There was one provision, which takes into effect on 1/1/2022, that requires electronic payment processors (technically called “third-party settlement organizations”) to issue a Form 1099-K for people who receive more than $600. Previously, payment processors were only required to issue a Form 1099-K if someone received $20,000 in aggregate payments and 200 transactions. It’s now just one requirement – $600.

Payment apps like Venmo, Zelle, Cash App, and PayPal would fall under that category.

Will You Owe Taxes?

The Form 1099-K is simply reports of transactions (it’s actually a summary) that happen and, unlike a Form W-2, doesn’t mean you owe any taxes at all. This is the IRS’s description of the form:

A Form 1099-K includes the gross amount of all reportable payment transactions.  You will receive a Form 1099-K from each payment settlement entity from which you received payments in settlement of reportable payment transactions.  A reportable payment transaction is defined as a payment card transaction or a third party network transaction.

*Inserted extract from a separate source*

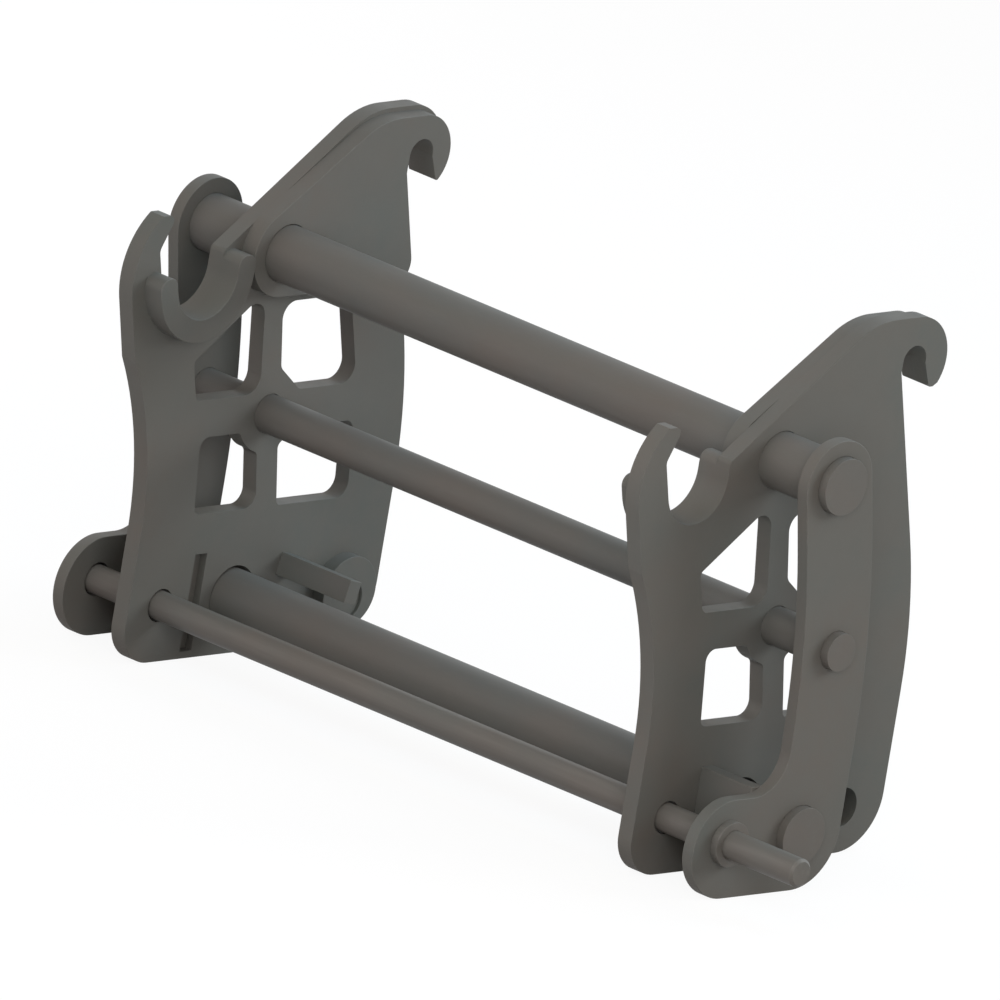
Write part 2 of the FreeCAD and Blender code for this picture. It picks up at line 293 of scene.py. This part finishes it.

  • Payment card transaction means any transaction in which a payment card, or any account number or other identifying data associated with a payment card, is accepted as payment.  
  • Third party network transaction means any transaction that is settled through a third party payment network, but only after the total amount of such transactions exceeds $20,000 and the aggregate number of such transactions exceeds 200.

The gross amount of a reportable payment does not include any adjustments for credits, cash equivalents, discount amounts, fees, refunded amounts or any other amounts. The dollar amount of each transaction is determined on the date of the transaction.

I copied the page as it looks right now (in October 2021) so it still shows the old thresholds of $20,000 and 200 – as you can see, the form doesn’t contain enough information to indicate liability.

More to the point, here’s what that same page says about what to do with that information:

It is important that your business books and records reflect your business income, including any amounts that may be reported on Form 1099-K. You must report on your income tax return all income you receive from your business. In most cases, your business income will be in the form of cash, checks, and debit/credit card payments. Business income is generally referred to as gross receipts on income tax returns. Therefore, you should consider the amounts shown on Form 1099-K, along with all other amounts received, when calculating gross receipts for your income tax return.

Why $600?

That’s the same threshold for another IRS form – Form 1099-MISC. That’s the form for miscellaneous income. If you, as a business, pay an independent contractor more than $600 a year then you need to issue a Form 1099-MISC.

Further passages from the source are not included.